**Task to carry out**
Reproduce all of the data exactly.

═════ Given information ═════

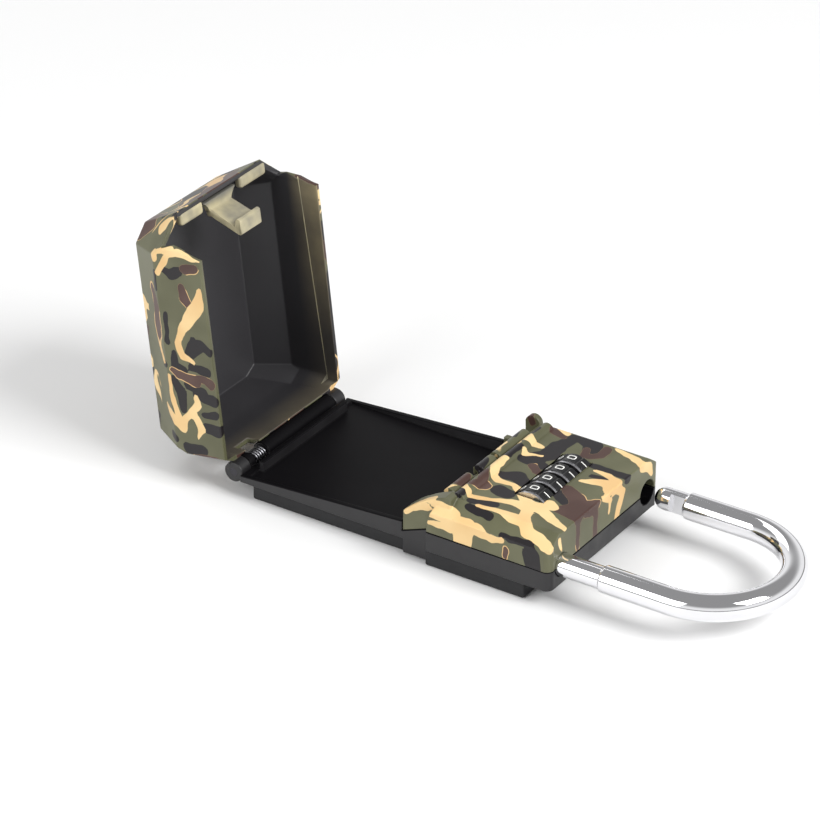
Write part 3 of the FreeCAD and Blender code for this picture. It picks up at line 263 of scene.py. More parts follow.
def camouflage(name, freeFrom, stretch, turn, shift):
    # hard-edged patches: brushed ones, and free ones where no brush goes
    look = Look(name, coat["olive"], roughness=coat["roughness"])
    scaled = look.mapped((1 / mm,) * 3)
    swing = look.add("ShaderNodeVectorMath", operation="MULTIPLY_ADD")
    look.feed(swing.inputs[0], look.noise(*coat["swing"]["noise"], source=scaled, output="Color"))
    look.feed(swing.inputs[1], (coat["swing"]["reach"],) * 3)
    look.feed(swing.inputs[2], scaled)
    cloudy = look.mapped(stretch, shift, turn, swing.outputs["Vector"])
    patches = look.add("ShaderNodeSeparateXYZ")
    attribute = look.add("ShaderNodeAttribute", attribute_name="patches")
    look.feed(patches.inputs[0], attribute.outputs["Vector"])
    outside = dict(zip(coat["layers"], patches.outputs))
    held = look.ranged(look.along(*freeFrom), *coat["fading"])
    tint = look.noise(*coat["shades"]["noise"], source=scaled)

    def field(form):
        return look.noise(*form["noise"], source=look.mapped(shift=form["shift"], source=cloudy))

    def steep(value, level):
        return look.math("MULTIPLY", look.math("SUBTRACT", value, level), coat["steepness"])

    def cloud(layer):
        form = coat["clouds"][layer]
        return steep(look.math("SUBTRACT", field(form), held), form["from"])

    def inside(layer, free):
        # above nought where a brushed or a free patch lies
        return look.math("MAXIMUM", look.math("MULTIPLY", outside[layer], -1.0), free)

    def shaded(layer):
        return look.mix(look.ranged(tint, *coat["shades"][layer]), coat[layer], coat[layer + "Shade"])

    def layered(color, paint, patch):
        return look.mix(look.ranged(patch, 0.0, coat["edge"]), color, paint)

    color = layered(shaded("olive"), coat["charcoal"], inside("charcoal", cloud("charcoal")))
    brown = inside("brown", cloud("brown"))
    rim = look.math("ADD", brown, look.ranged(tint, *coat["creamRim"]))
    color = layered(color, coat["creamShade"], rim)
    color = layered(color, shaded("brown"), brown)
    # cream swoops follow a level line of their field and taper to points
    away = look.math("ABSOLUTE", look.math("SUBTRACT", field(coat["swoop"]), coat["swoop"]["from"]))
    width = look.math("SUBTRACT", field(coat["swoopWidth"]), held)
    swoop = steep(look.ranged(width, *coat["swoop"]["widths"]), away)
    look.give("Base Color", layered(color, shaded("cream"), inside("cream", swoop)))
    look.bump(look.noise(*coat["grain"]), coat["grainDepth"], coat["grainStrength"])
    look.give("Specular IOR Level", coat["shine"])
    return look.material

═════

**Correct output**
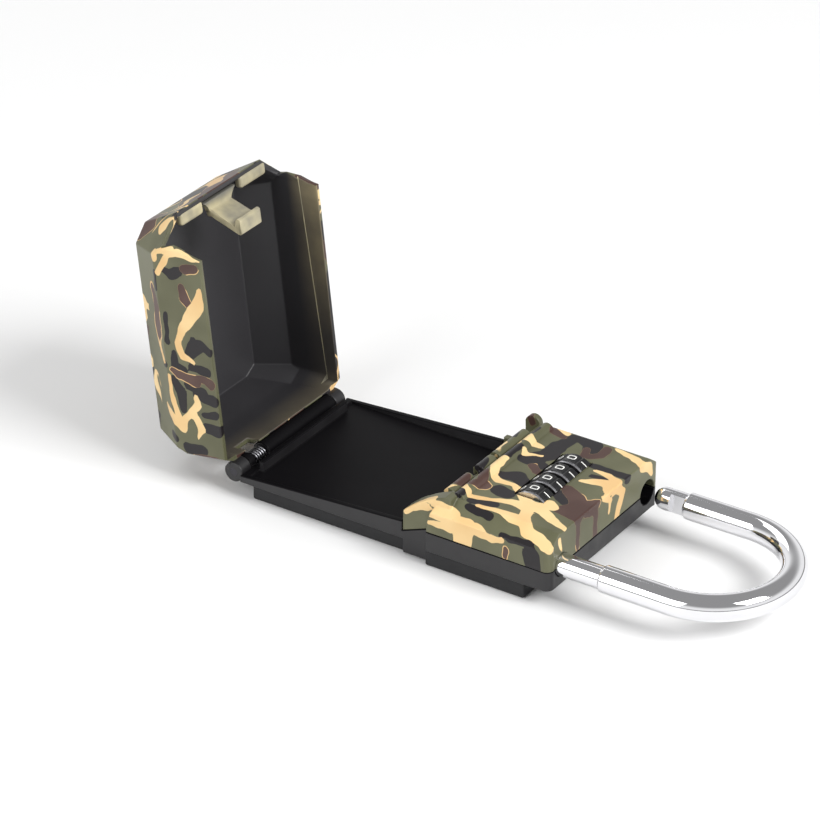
Write part 3 of the FreeCAD and Blender code for this picture. It picks up at line 263 of scene.py. More parts follow.
def camouflage(name, freeFrom, stretch, turn, shift):
    # hard-edged patches: brushed ones, and free ones where no brush goes
    look = Look(name, coat["olive"], roughness=coat["roughness"])
    scaled = look.mapped((1 / mm,) * 3)
    swing = look.add("ShaderNodeVectorMath", operation="MULTIPLY_ADD")
    look.feed(swing.inputs[0], look.noise(*coat["swing"]["noise"], source=scaled, output="Color"))
    look.feed(swing.inputs[1], (coat["swing"]["reach"],) * 3)
    look.feed(swing.inputs[2], scaled)
    cloudy = look.mapped(stretch, shift, turn, swing.outputs["Vector"])
    patches = look.add("ShaderNodeSeparateXYZ")
    attribute = look.add("ShaderNodeAttribute", attribute_name="patches")
    look.feed(patches.inputs[0], attribute.outputs["Vector"])
    outside = dict(zip(coat["layers"], patches.outputs))
    held = look.ranged(look.along(*freeFrom), *coat["fading"])
    tint = look.noise(*coat["shades"]["noise"], source=scaled)

    def field(form):
        return look.noise(*form["noise"], source=look.mapped(shift=form["shift"], source=cloudy))

    def steep(value, level):
        return look.math("MULTIPLY", look.math("SUBTRACT", value, level), coat["steepness"])

    def cloud(layer):
        form = coat["clouds"][layer]
        return steep(look.math("SUBTRACT", field(form), held), form["from"])

    def inside(layer, free):
        # above nought where a brushed or a free patch lies
        return look.math("MAXIMUM", look.math("MULTIPLY", outside[layer], -1.0), free)

    def shaded(layer):
        return look.mix(look.ranged(tint, *coat["shades"][layer]), coat[layer], coat[layer + "Shade"])

    def layered(color, paint, patch):
        return look.mix(look.ranged(patch, 0.0, coat["edge"]), color, paint)

    color = layered(shaded("olive"), coat["charcoal"], inside("charcoal", cloud("charcoal")))
    brown = inside("brown", cloud("brown"))
    rim = look.math("ADD", brown, look.ranged(tint, *coat["creamRim"]))
    color = layered(color, coat["creamShade"], rim)
    color = layered(color, shaded("brown"), brown)
    # cream swoops follow a level line of their field and taper to points
    away = look.math("ABSOLUTE", look.math("SUBTRACT", field(coat["swoop"]), coat["swoop"]["from"]))
    width = look.math("SUBTRACT", field(coat["swoopWidth"]), held)
    swoop = steep(look.ranged(width, *coat["swoop"]["widths"]), away)
    look.give("Base Color", layered(color, shaded("cream"), inside("cream", swoop)))
    look.bump(look.noise(*coat["grain"]), coat["grainDepth"], coat["grainStrength"])
    look.give("Specular IOR Level", coat["shine"])
    return look.material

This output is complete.